When you’re building a foundation, results lag.
If you only measure weight, income, praise, or visible progress, you’ll get discouraged.
Instead ask:
Did I practice the scales this week?
Or did I just try to perform the song?
The basics build capacity.
Capacity for intensity.
Capacity for growth.
Capacity for resilience.
As a runner, I know this deeply. If you build a strong aerobic base, speed work strengthens you. If you skip the base and jump into intensity, you get injured.
In business, if you build emotional regulation and discipline, stress stretches you. Without that base, pressure collapses you.
In relationships, if you build communication and ownership, conflict deepens connection. Without it, conflict fractures it.

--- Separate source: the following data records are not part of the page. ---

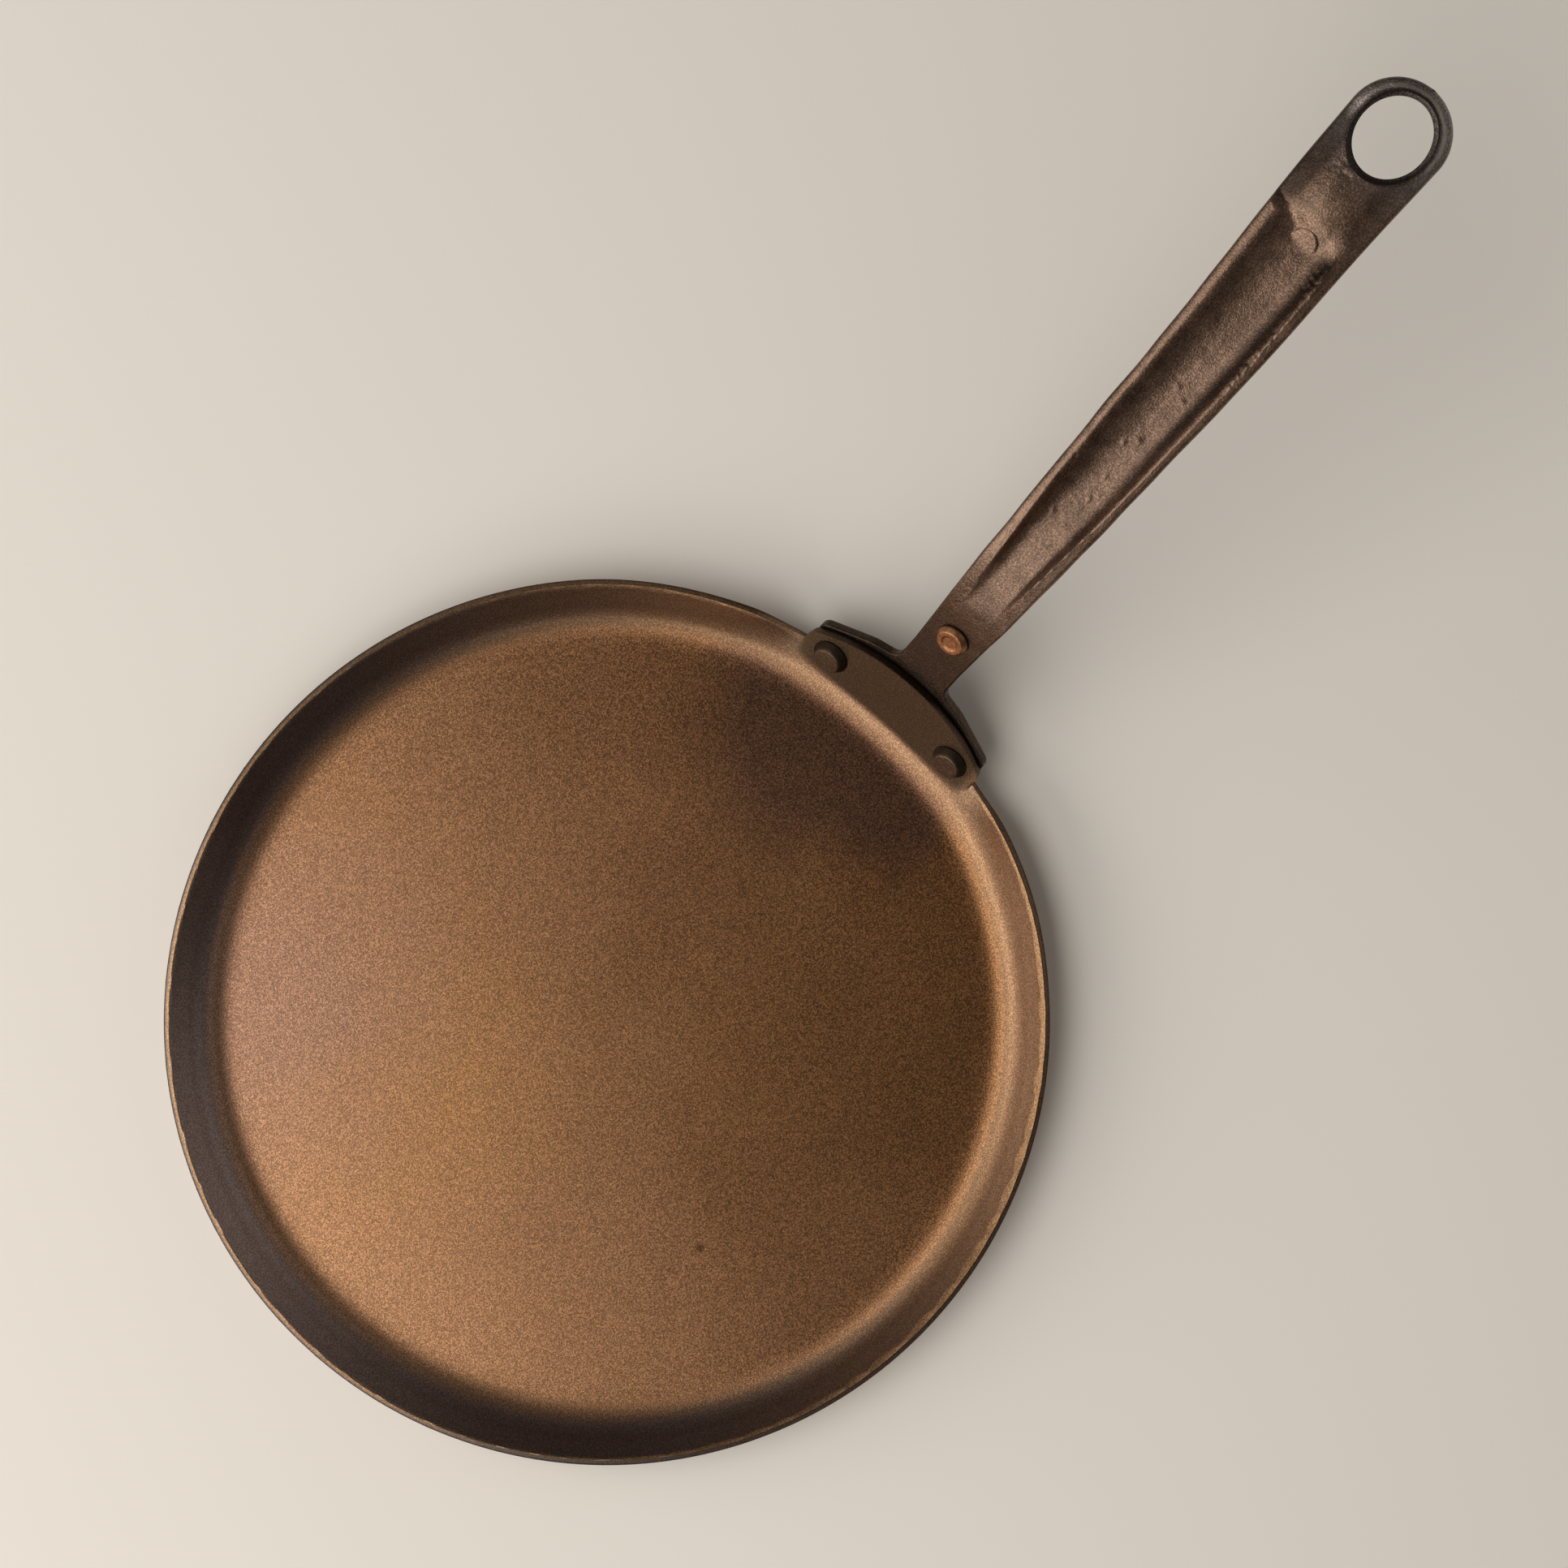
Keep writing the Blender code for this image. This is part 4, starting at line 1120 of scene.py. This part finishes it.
def picture_direction(azimuth, elevation):
    """A direction by its azimuth from the picture's right and its height above the floor."""
    turn, climb = radians(azimuth), radians(elevation)
    level = PICTURE_RIGHT * cos(turn) + PICTURE_UP * sin(turn)
    return level * cos(climb) + Vector((0, 0, sin(climb)))


def soft_lamp(name, azimuth, elevation, size, power, lean=0):
    """An oval lamp, size (width, height), turned to the pan and leaned about its own axis."""
    lamp = bpy.data.lights.new(name, "AREA")
    lamp.shape = "ELLIPSE"
    lamp.size, lamp.size_y = size
    lamp.energy = power
    made = bpy.data.objects.new(name, lamp)
    bpy.context.scene.collection.objects.link(made)
    made.location = LAMP_AIM + picture_direction(azimuth, elevation) * LAMP_DISTANCE
    aim = (LAMP_AIM - made.location).to_track_quat("-Z", "Y").to_matrix()
    made.rotation_euler = (aim @ Matrix.Rotation(radians(lean), 3, "Z")).to_euler()


def pale_floor():
    bm = bmesh.new()
    bmesh.ops.create_grid(bm, x_segments=1, y_segments=1, size=8.0)
    floor = linked("pale_floor", bm)
    material = bpy.data.materials.new("pale_floor")
    material.use_nodes = True
    shader = material.node_tree.nodes["Principled BSDF"]
    shader.inputs["Base Color"].default_value = (1.0, 0.915, 0.805, 1)
    shader.inputs["Roughness"].default_value = 0.6
    shader.inputs["Specular IOR Level"].default_value = 0.2
    floor.data.materials.append(material)


def setting():
    scene = bpy.context.scene
    pale_floor()
    soft_lamp("main_lamp", 204, 22, (3.1, 0.75), 17, lean=9)
    soft_lamp("high_lamp", 198, 60, (2.0, 0.9), 9.5)
    soft_lamp("low_fill_lamp", 22, 10, (1.8, 0.5), 1.8)
    soft_lamp("high_fill_lamp", 10, 48, (1.8, 0.9), 1.0)
    soft_lamp("left_side_lamp", 148, 30, (0.9, 0.6), 1.1)
    soft_lamp("low_side_lamp", 262, 32, (0.9, 0.6), 0.7)
    world = bpy.data.worlds.new("room")
    world.use_nodes = True
    background = world.node_tree.nodes["Background"]
    background.inputs["Color"].default_value = (0.09, 0.087, 0.083, 1)
    scene.world = world
    camera = bpy.data.cameras.new("camera")
    camera.sensor_width = 36
    camera.lens = camera.sensor_width * FOCAL_PIXELS / PICTURE_WIDTH
    camera.clip_start = 0.01
    made = bpy.data.objects.new("camera", camera)
    scene.collection.objects.link(made)
    axes = Matrix((PICTURE_RIGHT, PICTURE_UP, Vector((0, 0, 1)))).transposed().to_4x4()
    made.matrix_world = Matrix.Translation(CAMERA_PLACE) @ axes
    scene.camera = made
    scene.view_settings.view_transform = "Standard"


def build():
    grain, patch, scuffer = pebble_grain_group(), soft_patch_group(), scuffed_wear_and_light_group()
    stud_steel = rivet_steel(grain)
    pan_sheet(seasoned_steel(grain, patch, scuffer))
    forged_handle(handle_steel(grain, scuffer))
    wall_stud("left_wall_stud", 1, stud_steel, "wall_rivet_left")
    wall_stud("right_wall_stud", -1, stud_steel, "wall_rivet_right")
    copper_button(copper(grain))
    setting()


build()
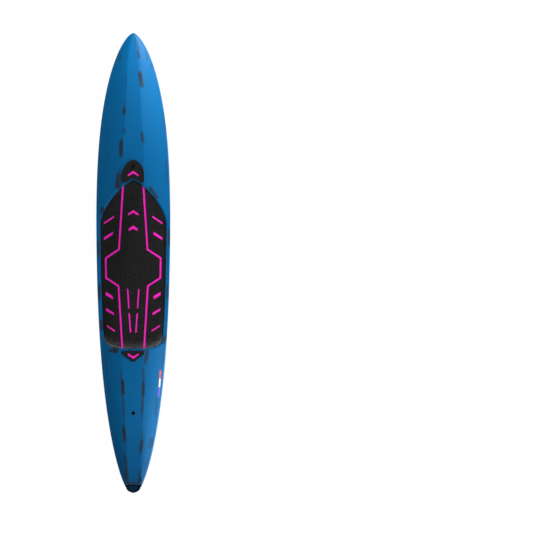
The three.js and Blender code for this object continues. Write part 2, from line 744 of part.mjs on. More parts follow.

And one more thing—especially if you tend to start and stop.
Stop restarting.
Restarting keeps you in beginner mode.
Instead, resume.
Even if you’ve fallen off. Even if you’ve been inconsistent.
Don’t create a dramatic new plan.
Return to the basics.
There is something powerful about saying:
“I am a person who returns to my foundation.”
That builds identity.
And identity builds consistency.
So if you’re tempted right now to search for something new, buy something new, try something new…
Pause.
Ask:
Have I mastered the basics?
If the answer is no, that’s your work.
You don’t need the Jell-O trick.
You don’t need the miracle headline.
You need a base strong enough to hold the life you say you want.
Go slow to go fast.
Six months from now, you won’t be talking about a shortcut.
You’ll be standing on something solid.
And that kind of success?
It lasts.
Until next time—
Keep running toward the person you’re becoming.